> Set exercise: Repeat exactly the stretch of lines from the line containing "bpy.context.scene.collection.objects.link(empty)" through the line containing "cad_parts[node].hide_render = cad_parts[node].hide_viewport", both included, and nothing else.

> Source material:
"""

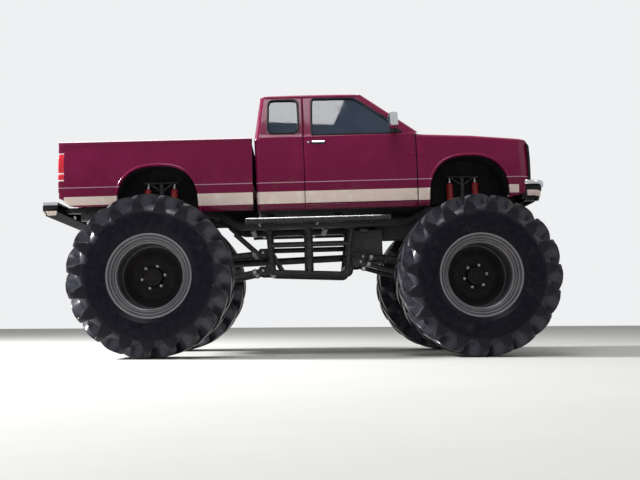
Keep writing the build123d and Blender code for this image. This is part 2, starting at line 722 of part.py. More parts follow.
# Hood, hinged at its rear top edge
with BuildPart() as hood:
    slab([(hood_rear, 690), (1590, 665), (2152, 611), (2152, 581), (1590, 635), (hood_rear, 660)],
         -1, deck_in - 10)
    slab([(1160, 686), (1590, 684), (2060, 640), (2090, 600), (1590, 650), (1160, 670)], -1, 330)
    mirror(about=Plane.XZ)
    for side in (1, -1):
        y_low = min(side * (hood_hinge_y - 29), side * (hood_hinge_y - 1))
        y_high = max(side * (hood_hinge_y - 29), side * (hood_hinge_y - 1))
        notch = (side * (hood_hinge_y - 2), side * (hood_hinge_y + 32))
        block((1100, min(notch), 600), (1124, max(notch), 720), Mode.SUBTRACT)
        block((hood_axis[0] - 4, y_low, hood_axis[1] - 6), (hood_rear + 10, y_high, hood_axis[1] + 5))
        bar((hood_axis[0], side * (hood_hinge_y - 29), hood_axis[1]),
            (hood_axis[0], side * (hood_hinge_y + 30), hood_axis[1]), hood_pin_r, leaf_pin_sides)
save(hood, "hood", on_body)

# Bed floor on its sills with the front wall, notched for the wheel houses
sill_half_width = 480
lamp_front = bed_rear_x + 66
lamp_foot = 327
lamp_head = 582
gate_axis = (bed_rear_x + 27.5, 150.5)
gate_pin_r = 8
floor_thickness = 30
house_inner = 488
house_wall = 32
floor_rear_x = bed_rear_x + 59
front_wall = 36
with BuildPart() as bed_deck:
    slab([(floor_rear_x, bed_floor), (floor_rear_x, bed_floor + floor_thickness),
          (bed_front_x, bed_floor + floor_thickness), (bed_front_x, bed_floor)], -1, bed_inner - face_gap)
    slab([(bed_front_x - front_wall, bed_floor), (bed_front_x - front_wall, belt - 20),
          (bed_front_x, belt - 20), (bed_front_x, bed_floor)], -1, bed_inner - face_gap)
    house_half = math.sqrt((arch_r + house_wall) ** 2 - (bed_floor - arch_z) ** 2) + face_gap
    block((arch_rear_x - house_half, -bed_inner, bed_floor - 1),
          (arch_rear_x + house_half, -house_inner + face_gap, bed_floor + floor_thickness + 1), Mode.SUBTRACT)
    for x in bed_block_x:
        block((x - 40, -sill_half_width, bed_floor - 60), (x + 40, 1, bed_floor + 1))
    mirror(about=Plane.XZ)
save(bed_deck, "bed_deck", on_body)

# Bed sides: double walls over the floor, single below it, with the wheel houses and lamp pockets
rear_corner = [(bed_rear_x, 190), (bed_rear_x + 57, 61), (bed_rear_x + 125, 14)]
for letter, side in (("l", 1), ("r", -1)):
    with BuildPart() as bed_side:
        slab([(bed_rear_x, bed_floor), (bed_rear_x, belt), (bed_front_x, belt), (bed_front_x, bed_floor)],
             bed_inner, 830)
        slab([(bed_rear_x, bed_floor + 1), *rear_corner, (bed_front_x, 14), (bed_front_x, bed_floor + 1)],
             fender_in, 830)
        slab([(bed_rear_x, bed_floor + 1), (bed_rear_x, 120), (bed_rear_x + 57, 120),
              (bed_rear_x + 85, bed_floor + 1)], bed_inner, fender_in + 1)
        bar((arch_rear_x, -house_inner, arch_z), (arch_rear_x, -bed_inner - 1, arch_z),
            arch_r + house_wall, arch_sides)
        block((arch_rear_x - 600, -bed_inner - 2, arch_z - 600),
              (arch_rear_x + 600, -house_inner + 1, bed_floor), Mode.SUBTRACT)
        bar((arch_rear_x, -house_inner - house_wall, arch_z), (arch_rear_x, -900, arch_z),
            arch_r, arch_sides, Mode.SUBTRACT)
        slab([(bed_rear_x - 5, lamp_foot), (bed_rear_x - 5, lamp_head), (lamp_front, lamp_head),
              (lamp_front, lamp_foot)], 705, 900, Mode.SUBTRACT)
        pin_hole((gate_axis[0], -bed_inner + 10, gate_axis[1]), (gate_axis[0], -bed_inner - 32, gate_axis[1]),
                 gate_pin_r, leaf_pin_sides)
        add(envelope(), mode=Mode.INTERSECT)
        if side > 0:
            mirror(about=Plane.XZ, mode=Mode.REPLACE)
    save(bed_side, f"bed_side_{letter}", on_body)

with BuildPart() as tail_lamps:
    slab([(bed_rear_x, lamp_foot + face_gap), (bed_rear_x, lamp_head - face_gap),
          (lamp_front - face_gap, lamp_head - face_gap), (lamp_front - face_gap, lamp_foot + face_gap)],
         705 + face_gap, 900)
    mirror(about=Plane.XZ)
    add(envelope(), mode=Mode.INTERSECT)
save(tail_lamps, "tail_lamps", on_body)

gate_half = 22.5
gate_top = belt - 8
with BuildPart() as tailgate:
    slab([(gate_axis[0] - gate_half, gate_axis[1] - gate_half), (gate_axis[0] - gate_half, gate_top),
          (gate_axis[0] + gate_half, gate_top), (gate_axis[0] + gate_half, gate_axis[1] - gate_half)],
         -1, bed_inner - 8)
    slab([(gate_axis[0] - 40, 250), (gate_axis[0] - 40, 600), (gate_axis[0] - 12, 600),
          (gate_axis[0] - 12, 250)], -1, 560, Mode.SUBTRACT)
    bar((gate_axis[0], -bed_inner + 20, gate_axis[1]), (gate_axis[0], -bed_inner - 30, gate_axis[1]),
        gate_pin_r, leaf_pin_sides)
    mirror(about=Plane.XZ)
save(tailgate, "tailgate", on_body)

# Bumpers
step_x = bed_rear_x - 3
tow_hole_r = 13.1
with BuildPart() as bumper_rear:
    slab([(step_x, step_high), (step_x - 147, step_high), (step_x - 154, 45), (step_x - 112, -50),
          (step_x, -50)], -1, 790)
    slab([(step_x + 28, step_high - step_wall), (step_x - 137, step_high - step_wall), (step_x - 143, 46),
          (step_x - 105, -40), (step_x + 28, -40)], -1, 790 - step_wall, Mode.SUBTRACT)
    mirror(about=Plane.XZ)
    with Locations((step_x - 72, 0, step_high)):
        Hole(tow_hole_r, depth=40)
save(bumper_rear, "bumper_rear", on_body)

with BuildPart() as bumper_front:
    with BuildSketch(Plane.XY.offset(bumper_low)) as bumper_plan:
        with BuildLine():
            Polyline((2095, -806), (2228, -798), (2296, -735), (2345, -650), (2372, -540), (2386, -420),
                     (2401, -210), (2406, 0), (2401, 210), (2386, 420), (2372, 540), (2345, 650),
                     (2296, 735), (2228, 798), (2095, 806), close=True)
        make_face()
    extrude(amount=bumper_high - bumper_low)
    with BuildSketch(Plane.XY.offset(bumper_low - 1)):
        add(bumper_plan.face())
        offset(amount=-16, kind=Kind.INTERSECTION, mode=Mode.REPLACE)
        with Locations((2095, 0)):
            Rectangle(60, 2 * 789)
    extrude(amount=bumper_high - bumper_low + 2, mode=Mode.SUBTRACT)
save(bumper_front, "bumper_front", on_body)

# Side steps on brackets from the rails
step_y = 842
step_r = 32
step_tube_z = -157
with BuildPart() as side_steps:
    bar((-690, -step_y, step_tube_z), (740, -step_y, step_tube_z), step_r)
    for x in (-560, 20, 600):
        block((x - 30, -step_y, step_tube_z - 6), (x + 30, -rail_outer - face_gap, step_tube_z + 6))
    mirror(about=Plane.XZ)
save(side_steps, "side_steps", on_body)

print("stand height", stand_height)
for name, x, y, z in (("hood", hood_axis[0], 0, hood_axis[1]), ("gate", gate_axis[0], 0, gate_axis[1]),
                      ("door", hinge_x, hinge_y, 300), ("tow", step_x - 72, 0, step_high - step_wall / 2)):
    print(name, spot(x, y, z))
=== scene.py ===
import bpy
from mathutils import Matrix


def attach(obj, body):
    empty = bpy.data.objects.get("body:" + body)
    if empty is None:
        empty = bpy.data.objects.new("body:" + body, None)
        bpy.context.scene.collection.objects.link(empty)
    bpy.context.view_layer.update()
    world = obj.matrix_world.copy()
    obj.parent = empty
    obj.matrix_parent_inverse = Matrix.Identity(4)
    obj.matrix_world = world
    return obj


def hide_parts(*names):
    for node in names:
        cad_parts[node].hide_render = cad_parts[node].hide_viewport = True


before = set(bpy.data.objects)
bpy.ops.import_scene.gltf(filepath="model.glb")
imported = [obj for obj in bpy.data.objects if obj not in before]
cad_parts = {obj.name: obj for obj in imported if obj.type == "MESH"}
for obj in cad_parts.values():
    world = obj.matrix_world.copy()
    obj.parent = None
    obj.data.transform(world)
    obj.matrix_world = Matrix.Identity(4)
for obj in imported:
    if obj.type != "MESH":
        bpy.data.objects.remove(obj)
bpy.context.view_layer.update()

import math
import bmesh
import bpy
import numpy as np
from mathutils import Matrix, Vector

print("frame loaded")

# Places shared by many pieces, in millimetres of the body's own level frame unless noted
stance = {
    "shift": 138.6,          # body frame's origin ahead of the middle of the truck
    "height": 1500.0,        # and above the ground
    "noseUp": 1.5,           # degrees
    "axleHeight": 771.257,   # world
    "frontAxle": 1699.6,     # world
    "rearAxle": -1422.4,     # world
    "halfTrack": 960.0,
}
tiltCos = math.cos(math.radians(stance["noseUp"]))
tiltSin = math.sin(math.radians(stance["noseUp"]))


def fromBody(p):
    # body frame in mm to world in m: turn by the nose-up angle, then shift
    p = np.asarray(p, float)
    x, y, z = p[..., 0], p[..., 1], p[..., 2]
    return np.stack([x * tiltCos - z * tiltSin + stance["shift"], y,
                     x * tiltSin + z * tiltCos + stance["height"]], -1) / 1000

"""

> Solved exercise:
        bpy.context.scene.collection.objects.link(empty)
    bpy.context.view_layer.update()
    world = obj.matrix_world.copy()
    obj.parent = empty
    obj.matrix_parent_inverse = Matrix.Identity(4)
    obj.matrix_world = world
    return obj


def hide_parts(*names):
    for node in names:
        cad_parts[node].hide_render = cad_parts[node].hide_viewport = True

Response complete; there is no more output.